++++ Data provided ++++
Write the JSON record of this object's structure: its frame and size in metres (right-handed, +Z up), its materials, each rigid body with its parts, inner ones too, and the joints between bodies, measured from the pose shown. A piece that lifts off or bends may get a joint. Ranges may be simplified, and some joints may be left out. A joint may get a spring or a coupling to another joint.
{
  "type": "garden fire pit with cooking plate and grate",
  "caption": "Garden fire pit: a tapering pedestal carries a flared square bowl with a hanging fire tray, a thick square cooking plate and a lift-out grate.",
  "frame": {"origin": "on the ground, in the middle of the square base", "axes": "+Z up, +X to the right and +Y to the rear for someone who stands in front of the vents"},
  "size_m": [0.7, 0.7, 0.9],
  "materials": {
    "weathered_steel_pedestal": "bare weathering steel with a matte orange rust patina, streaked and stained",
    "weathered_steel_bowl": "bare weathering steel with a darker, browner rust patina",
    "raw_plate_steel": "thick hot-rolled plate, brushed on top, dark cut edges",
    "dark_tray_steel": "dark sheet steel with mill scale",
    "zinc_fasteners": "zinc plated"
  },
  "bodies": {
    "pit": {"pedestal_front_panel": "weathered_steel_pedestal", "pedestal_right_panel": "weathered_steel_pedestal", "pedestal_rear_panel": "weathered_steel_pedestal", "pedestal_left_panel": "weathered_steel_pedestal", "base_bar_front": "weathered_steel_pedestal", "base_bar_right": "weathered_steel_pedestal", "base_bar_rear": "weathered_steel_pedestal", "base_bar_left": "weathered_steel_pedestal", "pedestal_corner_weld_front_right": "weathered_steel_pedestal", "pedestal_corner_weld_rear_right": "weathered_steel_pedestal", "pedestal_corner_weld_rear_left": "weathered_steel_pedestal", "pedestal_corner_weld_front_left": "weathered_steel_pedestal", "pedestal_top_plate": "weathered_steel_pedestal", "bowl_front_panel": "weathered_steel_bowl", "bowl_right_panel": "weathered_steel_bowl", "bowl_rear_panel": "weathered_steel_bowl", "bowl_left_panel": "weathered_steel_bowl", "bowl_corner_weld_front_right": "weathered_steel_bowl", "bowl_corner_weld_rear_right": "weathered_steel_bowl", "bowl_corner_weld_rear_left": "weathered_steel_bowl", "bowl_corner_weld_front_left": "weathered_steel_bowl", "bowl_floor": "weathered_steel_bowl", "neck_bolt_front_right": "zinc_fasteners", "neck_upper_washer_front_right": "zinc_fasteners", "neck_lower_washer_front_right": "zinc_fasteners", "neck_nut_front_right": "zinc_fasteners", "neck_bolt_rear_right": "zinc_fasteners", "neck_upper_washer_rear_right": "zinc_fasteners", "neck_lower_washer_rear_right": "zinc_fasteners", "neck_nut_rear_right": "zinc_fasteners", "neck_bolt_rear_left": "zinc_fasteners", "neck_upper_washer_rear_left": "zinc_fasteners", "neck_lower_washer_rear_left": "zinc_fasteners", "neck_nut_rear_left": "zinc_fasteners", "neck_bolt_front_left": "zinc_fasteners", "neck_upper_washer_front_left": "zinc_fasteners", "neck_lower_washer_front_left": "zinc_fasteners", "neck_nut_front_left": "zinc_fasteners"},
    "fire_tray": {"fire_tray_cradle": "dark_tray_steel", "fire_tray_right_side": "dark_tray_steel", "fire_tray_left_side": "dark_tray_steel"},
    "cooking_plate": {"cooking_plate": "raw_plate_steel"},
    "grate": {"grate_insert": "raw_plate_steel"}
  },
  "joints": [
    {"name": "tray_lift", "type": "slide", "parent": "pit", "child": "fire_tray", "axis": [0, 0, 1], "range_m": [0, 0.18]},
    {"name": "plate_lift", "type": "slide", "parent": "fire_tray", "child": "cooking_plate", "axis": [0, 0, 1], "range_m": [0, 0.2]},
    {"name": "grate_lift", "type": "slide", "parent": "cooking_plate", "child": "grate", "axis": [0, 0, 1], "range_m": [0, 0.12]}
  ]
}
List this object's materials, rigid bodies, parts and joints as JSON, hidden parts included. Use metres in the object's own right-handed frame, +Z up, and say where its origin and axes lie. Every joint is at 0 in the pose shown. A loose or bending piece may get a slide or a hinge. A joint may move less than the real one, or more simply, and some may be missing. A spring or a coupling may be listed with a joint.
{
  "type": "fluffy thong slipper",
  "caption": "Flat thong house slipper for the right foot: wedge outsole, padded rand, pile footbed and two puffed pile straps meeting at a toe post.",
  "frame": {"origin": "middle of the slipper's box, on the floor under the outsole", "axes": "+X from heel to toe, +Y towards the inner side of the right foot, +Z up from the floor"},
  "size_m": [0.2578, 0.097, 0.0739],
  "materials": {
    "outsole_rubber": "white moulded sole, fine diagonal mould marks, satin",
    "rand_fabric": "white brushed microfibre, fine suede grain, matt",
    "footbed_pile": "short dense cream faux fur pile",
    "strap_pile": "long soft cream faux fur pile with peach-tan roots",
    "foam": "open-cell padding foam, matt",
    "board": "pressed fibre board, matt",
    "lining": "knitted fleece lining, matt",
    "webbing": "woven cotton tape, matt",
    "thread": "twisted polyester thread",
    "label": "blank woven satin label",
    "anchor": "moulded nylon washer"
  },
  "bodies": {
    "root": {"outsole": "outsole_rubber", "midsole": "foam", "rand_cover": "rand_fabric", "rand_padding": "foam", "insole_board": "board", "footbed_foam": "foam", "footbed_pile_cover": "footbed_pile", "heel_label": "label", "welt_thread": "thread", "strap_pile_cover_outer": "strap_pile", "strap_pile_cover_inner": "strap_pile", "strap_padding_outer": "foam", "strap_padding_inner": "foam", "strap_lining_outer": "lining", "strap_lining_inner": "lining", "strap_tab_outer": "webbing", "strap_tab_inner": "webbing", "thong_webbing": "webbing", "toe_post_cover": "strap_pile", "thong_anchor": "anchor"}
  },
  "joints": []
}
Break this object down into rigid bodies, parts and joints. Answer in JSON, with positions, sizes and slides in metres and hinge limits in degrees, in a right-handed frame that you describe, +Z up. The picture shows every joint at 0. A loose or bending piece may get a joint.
++++
:: Your instructions ::
Each entry must be reproduced verbatim.

:: In response ::
Write the JSON record of this object's structure: its frame and size in metres (right-handed, +Z up), its materials, each rigid body with its parts, inner ones too, and the joints between bodies, measured from the pose shown. A piece that lifts off or bends may get a joint. Ranges may be simplified, and some joints may be left out. A joint may get a spring or a coupling to another joint.
{
  "type": "garden fire pit with cooking plate and grate",
  "caption": "Garden fire pit: a tapering pedestal carries a flared square bowl with a hanging fire tray, a thick square cooking plate and a lift-out grate.",
  "frame": {"origin": "on the ground, in the middle of the square base", "axes": "+Z up, +X to the right and +Y to the rear for someone who stands in front of the vents"},
  "size_m": [0.7, 0.7, 0.9],
  "materials": {
    "weathered_steel_pedestal": "bare weathering steel with a matte orange rust patina, streaked and stained",
    "weathered_steel_bowl": "bare weathering steel with a darker, browner rust patina",
    "raw_plate_steel": "thick hot-rolled plate, brushed on top, dark cut edges",
    "dark_tray_steel": "dark sheet steel with mill scale",
    "zinc_fasteners": "zinc plated"
  },
  "bodies": {
    "pit": {"pedestal_front_panel": "weathered_steel_pedestal", "pedestal_right_panel": "weathered_steel_pedestal", "pedestal_rear_panel": "weathered_steel_pedestal", "pedestal_left_panel": "weathered_steel_pedestal", "base_bar_front": "weathered_steel_pedestal", "base_bar_right": "weathered_steel_pedestal", "base_bar_rear": "weathered_steel_pedestal", "base_bar_left": "weathered_steel_pedestal", "pedestal_corner_weld_front_right": "weathered_steel_pedestal", "pedestal_corner_weld_rear_right": "weathered_steel_pedestal", "pedestal_corner_weld_rear_left": "weathered_steel_pedestal", "pedestal_corner_weld_front_left": "weathered_steel_pedestal", "pedestal_top_plate": "weathered_steel_pedestal", "bowl_front_panel": "weathered_steel_bowl", "bowl_right_panel": "weathered_steel_bowl", "bowl_rear_panel": "weathered_steel_bowl", "bowl_left_panel": "weathered_steel_bowl", "bowl_corner_weld_front_right": "weathered_steel_bowl", "bowl_corner_weld_rear_right": "weathered_steel_bowl", "bowl_corner_weld_rear_left": "weathered_steel_bowl", "bowl_corner_weld_front_left": "weathered_steel_bowl", "bowl_floor": "weathered_steel_bowl", "neck_bolt_front_right": "zinc_fasteners", "neck_upper_washer_front_right": "zinc_fasteners", "neck_lower_washer_front_right": "zinc_fasteners", "neck_nut_front_right": "zinc_fasteners", "neck_bolt_rear_right": "zinc_fasteners", "neck_upper_washer_rear_right": "zinc_fasteners", "neck_lower_washer_rear_right": "zinc_fasteners", "neck_nut_rear_right": "zinc_fasteners", "neck_bolt_rear_left": "zinc_fasteners", "neck_upper_washer_rear_left": "zinc_fasteners", "neck_lower_washer_rear_left": "zinc_fasteners", "neck_nut_rear_left": "zinc_fasteners", "neck_bolt_front_left": "zinc_fasteners", "neck_upper_washer_front_left": "zinc_fasteners", "neck_lower_washer_front_left": "zinc_fasteners", "neck_nut_front_left": "zinc_fasteners"},
    "fire_tray": {"fire_tray_cradle": "dark_tray_steel", "fire_tray_right_side": "dark_tray_steel", "fire_tray_left_side": "dark_tray_steel"},
    "cooking_plate": {"cooking_plate": "raw_plate_steel"},
    "grate": {"grate_insert": "raw_plate_steel"}
  },
  "joints": [
    {"name": "tray_lift", "type": "slide", "parent": "pit", "child": "fire_tray", "axis": [0, 0, 1], "range_m": [0, 0.18]},
    {"name": "plate_lift", "type": "slide", "parent": "fire_tray", "child": "cooking_plate", "axis": [0, 0, 1], "range_m": [0, 0.2]},
    {"name": "grate_lift", "type": "slide", "parent": "cooking_plate", "child": "grate", "axis": [0, 0, 1], "range_m": [0, 0.12]}
  ]
}
List this object's materials, rigid bodies, parts and joints as JSON, hidden parts included. Use metres in the object's own right-handed frame, +Z up, and say where its origin and axes lie. Every joint is at 0 in the pose shown. A loose or bending piece may get a slide or a hinge. A joint may move less than the real one, or more simply, and some may be missing. A spring or a coupling may be listed with a joint.
{
  "type": "fluffy thong slipper",
  "caption": "Flat thong house slipper for the right foot: wedge outsole, padded rand, pile footbed and two puffed pile straps meeting at a toe post.",
  "frame": {"origin": "middle of the slipper's box, on the floor under the outsole", "axes": "+X from heel to toe, +Y towards the inner side of the right foot, +Z up from the floor"},
  "size_m": [0.2578, 0.097, 0.0739],
  "materials": {
    "outsole_rubber": "white moulded sole, fine diagonal mould marks, satin",
    "rand_fabric": "white brushed microfibre, fine suede grain, matt",
    "footbed_pile": "short dense cream faux fur pile",
    "strap_pile": "long soft cream faux fur pile with peach-tan roots",
    "foam": "open-cell padding foam, matt",
    "board": "pressed fibre board, matt",
    "lining": "knitted fleece lining, matt",
    "webbing": "woven cotton tape, matt",
    "thread": "twisted polyester thread",
    "label": "blank woven satin label",
    "anchor": "moulded nylon washer"
  },
  "bodies": {
    "root": {"outsole": "outsole_rubber", "midsole": "foam", "rand_cover": "rand_fabric", "rand_padding": "foam", "insole_board": "board", "footbed_foam": "foam", "footbed_pile_cover": "footbed_pile", "heel_label": "label", "welt_thread": "thread", "strap_pile_cover_outer": "strap_pile", "strap_pile_cover_inner": "strap_pile", "strap_padding_outer": "foam", "strap_padding_inner": "foam", "strap_lining_outer": "lining", "strap_lining_inner": "lining", "strap_tab_outer": "webbing", "strap_tab_inner": "webbing", "thong_webbing": "webbing", "toe_post_cover": "strap_pile", "thong_anchor": "anchor"}
  },
  "joints": []
}
Break this object down into rigid bodies, parts and joints. Answer in JSON, with positions, sizes and slides in metres and hinge limits in degrees, in a right-handed frame that you describe, +Z up. The picture shows every joint at 0. A loose or bending piece may get a joint.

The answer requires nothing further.